Tuesday, 4 December 2012

Cricket, The Great Leveller

Hashim Amla - player of the match
South Africa head back home with their ICC status intact after a thumping victory at Perth. Had it not been for a run a ball 68 from Mitchell Starc batting at ten, it might have been an almighty thumping.

The game was even until Saturday afternoon, when Graeme Smith and Hamish Amla applied one day batting techniques to put the Australian second string bowlers under pressure. They wilted under the attack, 200 was put on in the final session and the game was over. The rest was just adjusting the stats.

The problems with how this series was conducted have been canvassed clearly enough (see Men of la Mancha) with most of it in the visitors favour. Much of Australia's game was first rate, even the bowling given the shirt front wickets that were prepared. The only hole in the batting lineup (Ponting 32 @ 6) has been self-repaired but there are still problems with a bowling attack that gets injured so easily and for such long periods. In the end, South Africa's batting was too deep and too good and even if the skeletons of Warne and McGrath had been drawn from the closet, Austtralia would have done no better (All The Questions Have Been Asked)

The over indulgence in the Ricky Ponting retirement during the Perth Test probably didn't cost Australia the match but it certainly didn't help. The players minds were not totally on the job in game and it showed. The cricket gods showed their hand and perhaps the current crop might remember now that the game is bigger than any of its players, even one as highly credentialed as Ponting. For all of the hoopla and appreciation of his contributions to Australian cricket - only some of which are accurate and not laced with hyperbole - it didn't raise his game and it didn't help his team mates.

The most powerful moment of the series
Of all the gnashing of teeth, raw hands bleeding applause, praise by former team mates now safe in the air conditioning between the add breaks once the umpire calls play and the endless memorabilia - "only fifty left, get in quick for a piece of Ricky's shirt" - there was one poignant moment which not only paid Ponting an appropriate homage but did so within the constructs of history and in keeping with Ponting's staggering achievements with the bat. As he came out that last time and men cried in the outer even before their third plastic cup of light beer, Graeme Smith arranged his men in two converging lines leading Ponting to the batting crease and then applauded him through. Ponting paused for Smith to shake his gloved hand and pat him on the shoulder. A similar guard of honour was formed at The Oval in August of 1948 when Bradman came out to play his last dig.
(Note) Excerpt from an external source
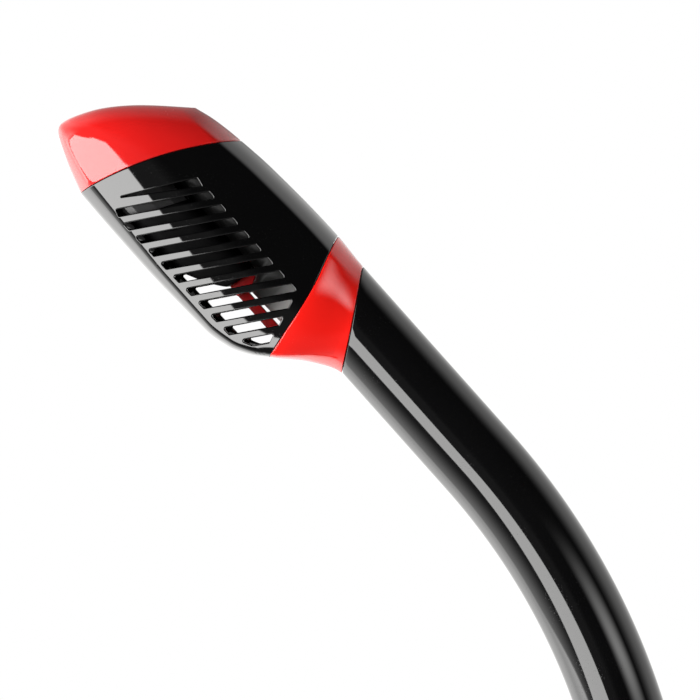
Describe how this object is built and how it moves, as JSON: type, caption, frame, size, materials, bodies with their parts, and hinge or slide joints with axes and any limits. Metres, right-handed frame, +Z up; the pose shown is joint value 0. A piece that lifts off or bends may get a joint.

I did care much for him either.

That Smith would do such a thing for a man he had described "flinty and hard and the toughest man I played cricket against" was the highest honour expressed over the four days in Perth and it was completely appropriate that Ponting's highest accolade should happen right in his workplace. When Ponting left, Smith and his senior men ran to catch up with him and shake his hand, slap his back and send him off with their appreciation of his gifts and contributions.

Cricket the leveller. The game knows Ponting would have done no such thing if he had been in Smith's position but it happened anyway, reminding us all that the genuine good of the game isn't in statistics and blinding ability. It lies in relationships. It lies in the quality of the struggle, not the ferocity. It lies in humility, whether in victory or defeat. Just like life, its the journey that is the point, not the destination.

Left at the top of their game
Ponting won't be missed like some of his former team mates who were also greats of the game. They left at the top of their game, before their powers dwindled. Ponting was been waning for three years, with only runs against a poor Indian attack last season as a summer break from what was a long bleak extended winter of ordinary batting and matching scores. He hasn't been the man Australia talked of during this last week for a long time. Some say its good he left at a time of his own choice but the truth, in public relations terms, is a fiction. Its much easier to know there are no pasts to be gathered from the future when you are told so by the man with the key to the clock. Ponting should have left when Andrew Strauss went home with the Ashes. He should have left after his century in a losing quarter-final of the World Cup. He should have left last March when he was dropped from the ODI team.

He left in Perth, scoring 4 and 8, his regular off stump woes of the last three years dogging him again.

In ten days, none of this will matter.

Australia starts a three Test series against Sri Lanka in Hobart on December 14th.